Mitigation of grain boundary resistance in La2/3-xLi3xTiO3 perovskite as an electrolyte for solid-state Li-ion batteries

In this work, we report that modification of the chemical composition of grain boundaries of La2/3-xLi3xTiO3 double perovskite, one of the most promising Li-ion conducting solid electrolytes, can be a convenient and versatile way of controlling the space charge potential, leading to a mitigated electrical resistance of the grain boundaries. Two groups of additives are investigated: lithium-enriching agents (Li3BO3, LiF) and 3d metal ions (Co2+, Cu2+), both expected to reduce the Schottky barrier. It is observed that Li-containing additives work effectively at a higher sintering temperature of 1250 °C. Regarding copper, it shows a much stronger positive impact at lower temperature, 1150 °C, while the addition of cobalt is always detrimental. Despite overall complex behavior, it is documented that the decreased space charge potential plays a more important role in the improvement of lithium conduction than the thickness of the grain boundaries.
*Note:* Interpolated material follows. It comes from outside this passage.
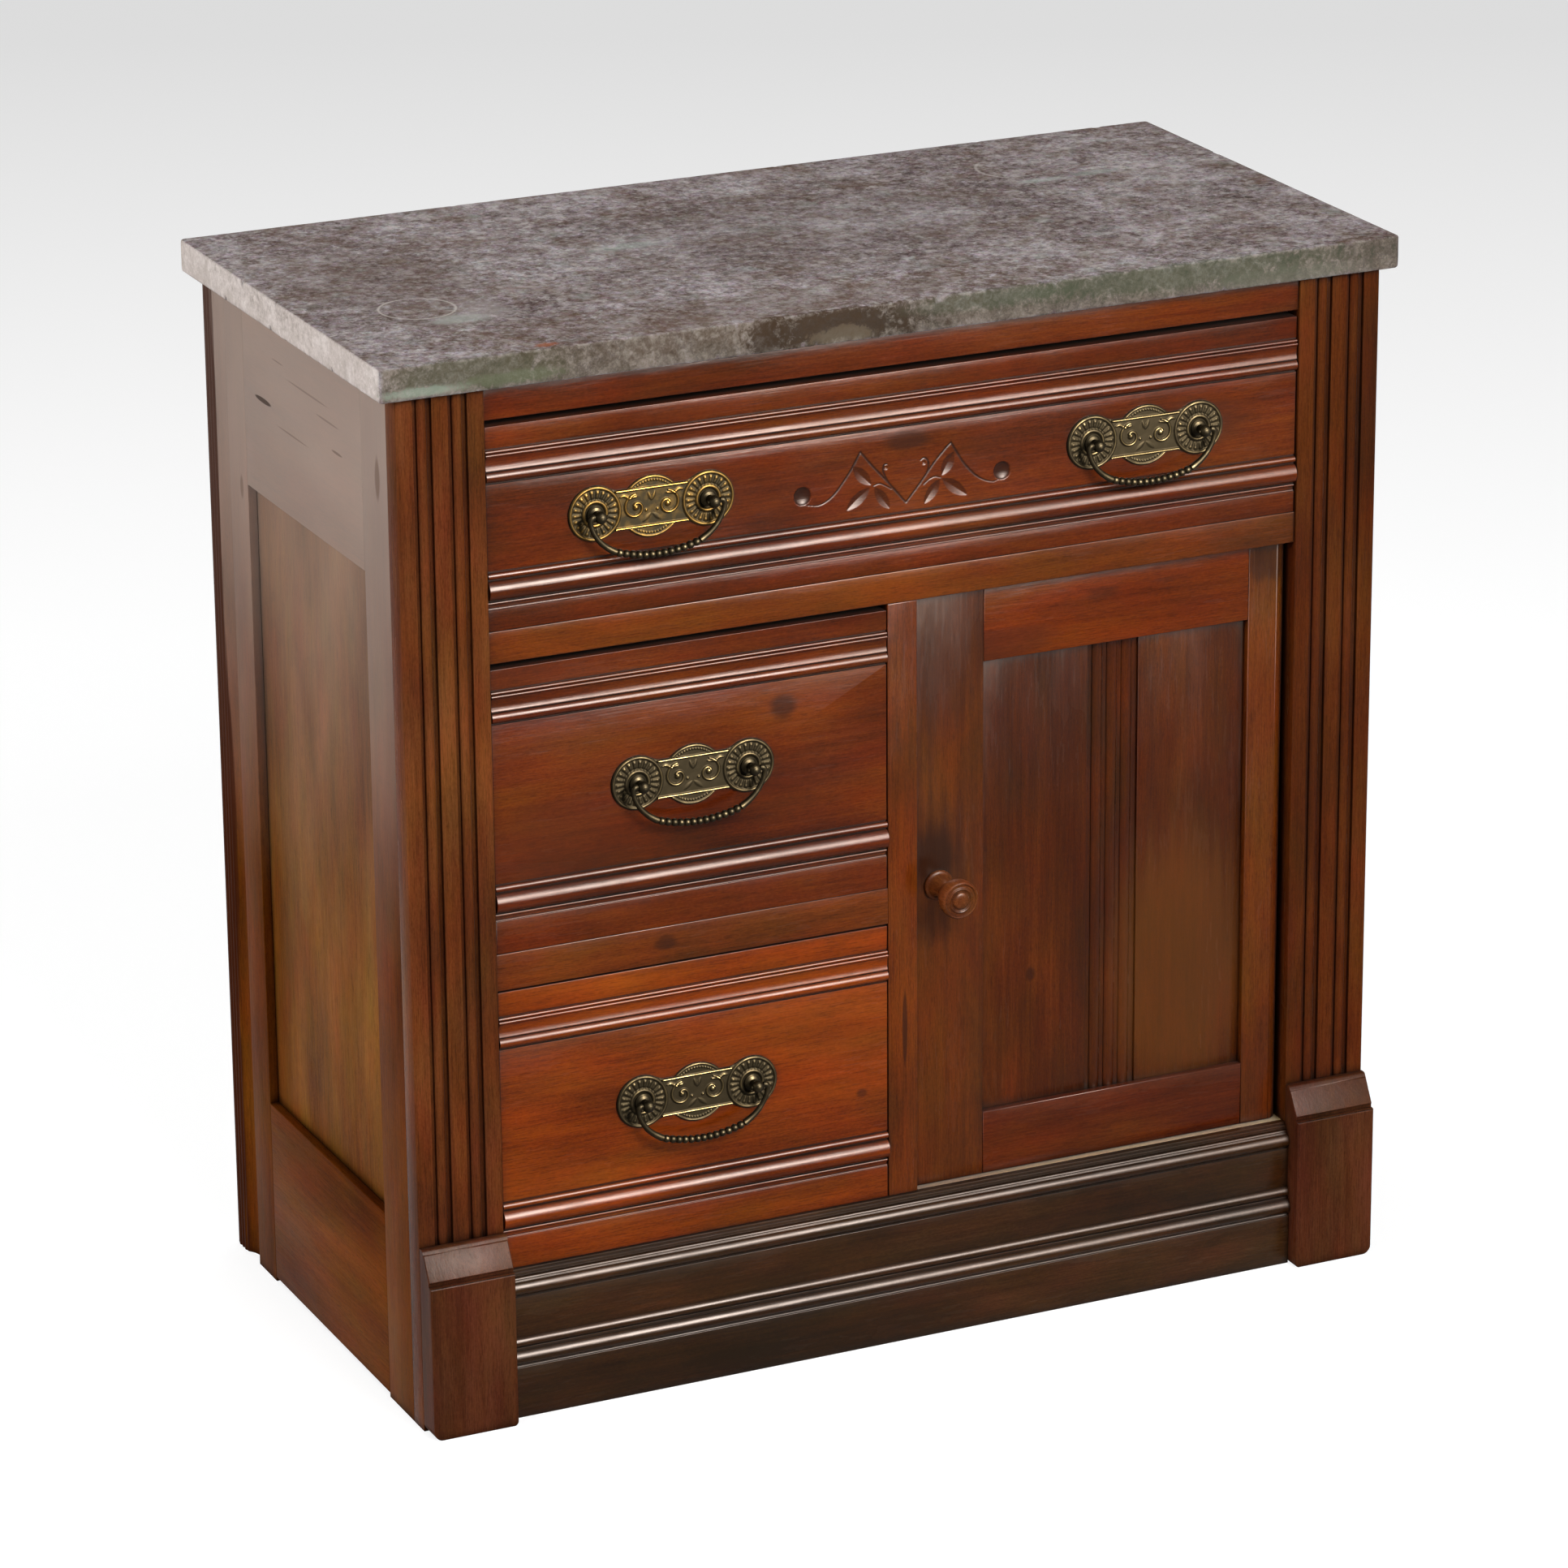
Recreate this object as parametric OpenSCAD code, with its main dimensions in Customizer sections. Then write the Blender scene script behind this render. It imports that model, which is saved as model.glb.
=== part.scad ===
// Washstand chest with a marble top: one long drawer over two small drawers and
// a panelled cupboard, in a frame-and-panel case with fluted pilasters.
// Millimetres. The front faces -Y and the origin is on the floor under the middle.

/* [Case] */
// Depth of the case, from the pilasters' front plane to its back edge
case_d = 364; // [330:1:400]
// Width of the front opening between the two pilasters
front_opening_w = 611; // [570:1:680]
// Width of the small drawers' opening, left of the centre stile
drawer_opening_w = 294.25; // [270:0.25:320]
// Width of the centre stile between the small drawers and the door
centre_stile_w = 22.5; // [18:0.5:32]
// Thickness of the rails and the stile of the front frame
frame_t = 20; // [16:0.5:24]
// How far the front frame lies behind the pilasters' front plane
frame_recess = 2.5; // [1:0.5:5]
// Length of the stub tenons of the front frame
stub_len = 8; // [5:0.5:12]
// Thickness of the stub tenons of the front frame
stub_t = 7; // [5:0.5:9]
// Shoulder above and below a rail's stub tenon
rail_shoulder = 3; // [2:0.5:5]
// Shoulder at each side of the centre stile's stub tenons
stile_shoulder = 4; // [3:0.5:6]
// Shoulder in front of all stub tenons of the front frame
stub_setback = 4; // [3:0.5:6]
// Clearance round a tenon, a tongue or a let-in piece
joint_fit = 0.15; // [0.1:0.05:0.3]

/* [Heights] */
// Height of the moulded base board, up to the cupboard floor
base_h = 107.5; // [96:0.5:130]
// Height of the lower drawer's opening
lower_opening_h = 205; // [180:0.5:240]
// Height of the rail between the two small drawers
lower_divider_h = 26.5; // [20:0.5:34]
// Height of the middle drawer's opening
middle_opening_h = 206.5; // [180:0.5:240]
// Height of the rail under the long drawer
upper_divider_h = 22.5; // [18:0.5:30]
// Height of the long drawer's opening
long_opening_h = 146; // [138:0.5:180]
// Height of the rail under the slab
top_rail_h = 23; // [18:0.5:32]

/* [Marble top] */
// Thickness of the slab
slab_t = 23; // [18:0.5:30]
// Overhang of the slab at each side
slab_side_overhang = 13; // [6:0.5:25]
// Overhang of the slab in front of the pilasters
slab_front_overhang = 6; // [4:0.5:20]
// Overhang of the slab behind the case
slab_back_overhang = 5; // [0:0.5:12]
// Radius of the slab's front corners, seen from above
slab_corner_r = 6; // [3:0.5:12]
// Radius of the slab's polished upper edge
slab_edge_r = 3; // [1:0.5:6]

/* [Pilasters] */
// Width of each pilaster
pilaster_w = 62.5; // [56:0.5:75]
// Thickness of each pilaster board
pilaster_t = 18; // [15:0.5:22]
// Width of each of the two reeds
reed_w = 7.2; // [5:0.1:9]
// Width of the quirk at each side of a reed
quirk_w = 3.2; // [2:0.1:4]
// Depth of the quirks
quirk_d = 3; // [1.5:0.1:4]
// Width of the flat band between the two reeds
reed_gap = 11.5; // [8:0.5:16]

/* [Plinth blocks] */
// Height of each block
block_h = 137; // [120:0.5:160]
// Thickness of each block
block_t = 19.5; // [16:0.5:26]
// Height of the sloping bevel near the top of the block
block_bevel_h = 16.5; // [10:0.5:22]
// Depth of the bevel
block_bevel_d = 9.5; // [6:0.5:12]
// Rounding of the worn lower corners
block_worn_r = 7; // [2:0.5:10]

/* [Base board] */
// Thickness of the base board at its lower band
base_t = 22; // [18:0.5:26]
// How far the lower band stands in front of the pilasters
base_reach = 8.5; // [6:0.5:12]
// Height of the plain lower band
base_band_h = 37.5; // [32:0.5:50]

/* [Sides] */
// Thickness of the stiles and rails of the sides
side_t = 20; // [18:0.5:24]
// Width of the front stile of each side
side_front_stile_w = 45; // [36:0.5:60]
// Width of the rear stile of each side
side_rear_stile_w = 80; // [70:0.5:90]
// Height of the top rail of each side
side_top_rail_h = 134.5; // [100:0.5:170]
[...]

Among the proposed additives, modification of La2/3-xLi3xTiO3 by 2 mol.% Cu2+ results in the space charge potential reduction by 32 mV in relation to the reference sample, and the grain boundary specific conductivity increase by 80%, as measured at 30 °C. Introduced additive allows to obtain a similar effect on the conductivity as elevating the sintering temperature, which can facilitate manufacturing procedure.